Perhaps this is why Rachel Reeves keeps talking about money, rather than the human cost of the DWP’s bungling.

Only this morning, she was on Twitter telling us she would be appearing on LBC to talk about how Labour will “make work pay” – annoyingly trying to steal a Tory soundbite.

Perhaps, also, this is why the DWP is infamously reluctant to answer Freedom of Information requests. The infamous call for an update on the number of ESA claimants who have died since November 2011, first made by Yr Obdt Srvt in 2013 (following other unsuccessful attempts) is now  – on a second attempt – with the Information Commissioner’s Office on appeal after ministers found another reason to refuse it.

And the Huffington Post has told us that a perfectly legitimate request by Newsnight’s Chris Cook has also been snubbed by the department.

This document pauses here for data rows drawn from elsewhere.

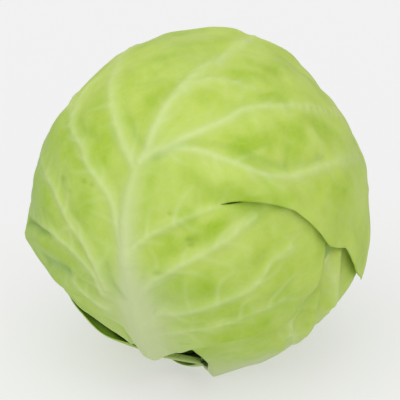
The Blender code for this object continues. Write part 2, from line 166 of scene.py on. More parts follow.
# Veins of the front leaf: height and half width in mm, then distance and direction of its points.
FRONT_RIBS = [
    (5.5, 8.5, [(35, -89), (22, -86), (8, -76), (5, 75), (14, 88)]),
    (3.6, 5.5, [(14, 88), (25, 91), (34, 90.5), (44, 89), (50, 87)]),
    (2.2, 4.0, [(50, 87), (66, 85), (81, 83), (95, 79), (113, 76), (126, 76)]),
    (1.7, 3.6, [(46, 90), (54, 98), (61, 103), (70, 107), (82, 111), (92, 113.5), (108, 117)]),
    (1.6, 3.4, [(14, 93), (32.5, 100.5), (41.6, 108), (48, 114), (55, 117.5), (63.5, 124), (74, 128),
                (95, 138)]),
    (1.2, 3.0, [(66, 125), (80, 124), (89, 118), (104, 117)]),
    (1.5, 3.4, [(9, 160), (17, 135), (24, 131.5), (33.5, 136), (41, 137), (48, 139), (59, 144.5),
                (80, 152)]),
    (1.5, 3.4, [(10, 178), (15, 149), (22, 147), (30, 150.5), (39, 156), (50, 165), (60, 172)]),
    (1.3, 3.2, [(12, -149), (18, -170), (24.5, 178), (33, 177.5), (44, 181)]),
    (1.4, 3.2, [(20, 83), (26, 71), (33, 60), (43.5, 49.5)]),
    (2.2, 3.8, [(48, 88), (52, 83), (55.5, 76), (57.5, 67), (59.3, 55), (62.3, 43.5), (70, 34.5),
                (83.5, 28), (108, 16)]),
    (2.0, 3.8, [(53, 80), (56.4, 76.6), (61.3, 72), (68.4, 66), (74, 63), (79.4, 60), (86.5, 53),
                (99.6, 42), (114, 31)]),
    (1.3, 3.6, [(72, 84.5), (80, 81), (85, 77.6), (88.4, 70), (89, 62)]),
    (1.8, 4.2, [(5, 34), (11.5, 44), (17, 40), (28, 36), (41, 33.4), (52, 33)]),
    (1.4, 3.4, [(10, -50), (11, -30), (17, -14), (26, -4), (34, 0), (40, 2.4), (45, 7.7), (50, 12),
                (58, 13)]),
    (1.0, 3.2, [(17.7, -66), (20, -39), (31, -22), (40, -14.5), (52, -8)]),
]

PLAIN_OUTLINE = [
    (-90, 33.8), (-78, 35.6), (-71, 40), (-64, 46), (-56, 54), (-46, 60), (-33, 65), (-15, 75), (0, 85),
    (15, 93), (28, 103), (44, 117), (64, 130), (90, 135),
]
PLAIN_SIDE_RIBS = [
    (1.3, 3.2, [(7, -45), (18, -16), (35, -9), (58, -3)]),
    (1.5, 3.4, [(7, 28), (20, 28), (45, 22), (76, 12)]),
    (1.6, 3.4, [(22, 83), (31, 66), (50, 50), (84, 34)]),
    (1.5, 3.4, [(48, 86), (57, 74), (76, 58), (102, 46)]),
    (1.2, 3.0, [(76, 87), (85, 78), (100, 68), (114, 60)]),
]
PLAIN_MIDRIB = [
    (5.0, 8.0, [(34, -90), (18, -90), (3, -90), (14, 90)]),
    (3.2, 5.0, [(14, 90), (30, 90), (52, 89)]),
    (2.0, 3.6, [(52, 89), (80, 91), (118, 90)]),
]
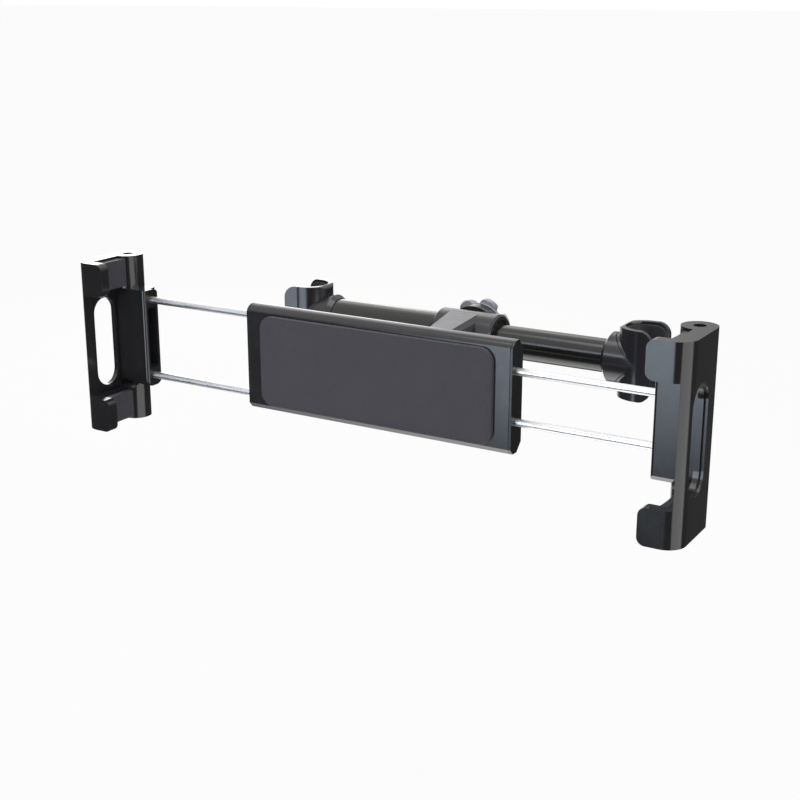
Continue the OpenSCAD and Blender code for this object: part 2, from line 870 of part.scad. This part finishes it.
module left_hook_pad() {
    hook_pad(-1);
}

module right_hook_pad() {
    hook_pad(1);
}

module hook_screw(side, tube_r) {
    // A short screw from below holds each hook on its tube
    color([0.45, 0.45, 0.47]) sided(side) translate([hook_screw_x, bar_y, 0]) {
        translate([0, 0, -hook_r + fit]) cylinder(h = screw_head_t - fit, r = screw_head_d / 2);
        translate([0, 0, -hook_r + fit]) cylinder(h = hook_r - tube_r - 2 * fit, r = screw_d / 2);
    }
}

module left_hook_screw() {
    hook_screw(-1, outer_r);
}

module right_hook_screw() {
    hook_screw(1, inner_r);
}

// Arm, ball joint and knob

module sleeve_lining() {
    // A split ring between the sleeve and the outer tube
    color([0.08, 0.08, 0.08]) difference() {
        tube(-sleeve_left, sleeve_right, lining_out_r, outer_r + run);
        translate([-2 * sleeve_left, bar_y - tube_slit / 2, -lining_out_r - past])
            cube([4 * sleeve_left, tube_slit, lining_out_r]);
    }
}

module arm_section(y, w, h) {
    // One thin slice of the tapered arm, with bevelled corners
    b = 0.12 * w;
    along_y(y, y + 0.02) polygon([[-w / 2 + b, -h / 2], [w / 2 - b, -h / 2],
        [w / 2, -h / 2 + b], [w / 2, h / 2 - b], [w / 2 - b, h / 2],
        [-w / 2 + b, h / 2], [-w / 2, h / 2 - b], [-w / 2, -h / 2 + b]]);
}

module sleeve() {
    x0 = -sleeve_left;
    x1 = sleeve_right;
    b = sleeve_bevel;
    translate([0, bar_y, 0]) rotate([0, 90, 0]) rotate_extrude()
        polygon([[0, x0], [sleeve_r - b, x0], [sleeve_r, x0 + b], [sleeve_r, x1 - b],
            [sleeve_r - b, x1], [0, x1]]);
}

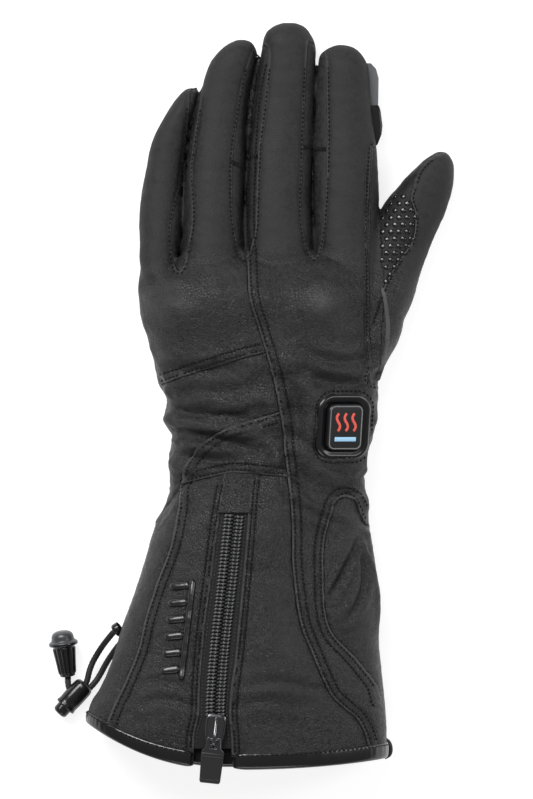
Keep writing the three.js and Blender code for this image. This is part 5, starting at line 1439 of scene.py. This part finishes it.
def turned(name, profile, foot, axis, material, step=0.3, sides=48, ribs=None, body="glove"):
    """A turned piece from points [r, t] of its profile: p(t, a) = foot + axis t + r(t, a) (u cos a + v sin a).
    Ribs are given as their number, the places t where they begin and end, and their height."""
    profile = smooth_line(profile, step)
    axis = np.asarray(axis, float) / np.linalg.norm(axis)
    u = np.cross(axis, [0.0, 0.0, 1.0])
    u /= np.linalg.norm(u)
    v = np.cross(u, axis)
    angle = np.linspace(0, 2 * np.pi, sides, endpoint=False)
    r = profile[:, :1] + np.zeros((1, sides))
    if ribs:
        count, begin, end, high = ribs
        band = ease((profile[:, 1] - begin) / 0.8) * ease((end - profile[:, 1]) / 0.8)
        r = r + high * np.maximum(np.cos(count * angle), -0.3)[None] * band[:, None]
    round_axis = u * np.cos(angle)[None, :, None] + v * np.sin(angle)[None, :, None]
    skin = np.asarray(foot) + axis * profile[:, 1, None, None] + r[..., None] * round_axis
    return make_grid(name, skin, material, body, flip=True)


LOCK_AT = np.array([-84.257, -133.33, 4.9])
LOCK_AXIS = np.array([-0.6816, -0.73172, 0.0])
BARREL = [[0.01, -7.2], [2.6, -7.1], [4.0, -6.4], [4.6, -5.0], [4.75, -2.0], [4.75, 2.0], [4.6, 5.0],
          [4.85, 6.0], [4.8, 6.9], [4.1, 7.1], [3.72, 6.9], [3.65, 3.0]]
PLUNGER = [[0.01, 5.3], [3.3, 5.4], [3.4, 6.2], [3.4, 9.2], [3.2, 10.3], [2.4, 11.0], [1.2, 11.2],
           [0.01, 11.25]]
BELL_AT = np.array([-87.636, -124.62, 3.6])
BELL_AXIS = np.array([-0.1318, 0.9789, 0.15618])
BELL = [[1.5, 1.6], [1.6, 0.4], [2.4, 0.0], [3.2, 0.15], [3.5, 0.8], [4.0, 6.0], [4.7, 12.0], [4.95, 13.9],
        [6.3, 14.4], [6.6, 14.9], [6.5, 15.6]]
BELL_CAP = [[6.45, 15.2], [6.3, 15.9], [5.4, 16.6], [5.1, 17.6], [4.9, 18.8], [4.1, 20.0], [2.4, 20.8],
            [0.01, 21.0]]
EYELET = [[1.7, -2.4], [1.7, 0.2], [2.0, 0.7], [2.6, 0.7], [3.0, 0.2], [3.1, -0.8], [2.9, -2.4]]
barrel = turned("lock_barrel", BARREL, LOCK_AT, LOCK_AXIS, moulded_material)
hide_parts("cord_lock_barrel")
plunger = turned("lock_plunger_turned", PLUNGER, LOCK_AT, LOCK_AXIS, moulded_material, body="lock_plunger")
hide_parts("cord_lock_plunger")
bell = turned("bell_ribbed", BELL, BELL_AT, BELL_AXIS, moulded_material, sides=96, ribs=(14, 1.0, 13.6, 0.42))
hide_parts("cord_end_bell")
bell_cap = turned("bell_cap_domed", BELL_CAP, BELL_AT, BELL_AXIS, cap_grey_material, sides=64)
exit_way = cord_line[6] - cord_line[0]
eyelet = turned("eyelet_moulded", EYELET, cord_line[0], exit_way, moulded_material, 0.2, 40)
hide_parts("cord_eyelet")

# Sizes.
low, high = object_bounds()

“Iain Duncan Smith’s DWP has made a name for itself as one of the most vindictive arms of government since the coalition came into power, far more concerned with saving money than serving its jobless customers, and as useful as a wet paper bag in getting people into work,” wrote Nick Stephenson.

“It has been found to be using targets to drive sanction numbers ever upwards, its actions are one of the main reasons why people need to use foodbanks, and its latest wheeze is for staff to go into schools to scare children away from claiming benefits.

Here on Vox Political, as stated above, we call Iain Duncan Smith ‘Return To Unit’. On the evidence above, let’s hope the voting public decide it’s time he actually went.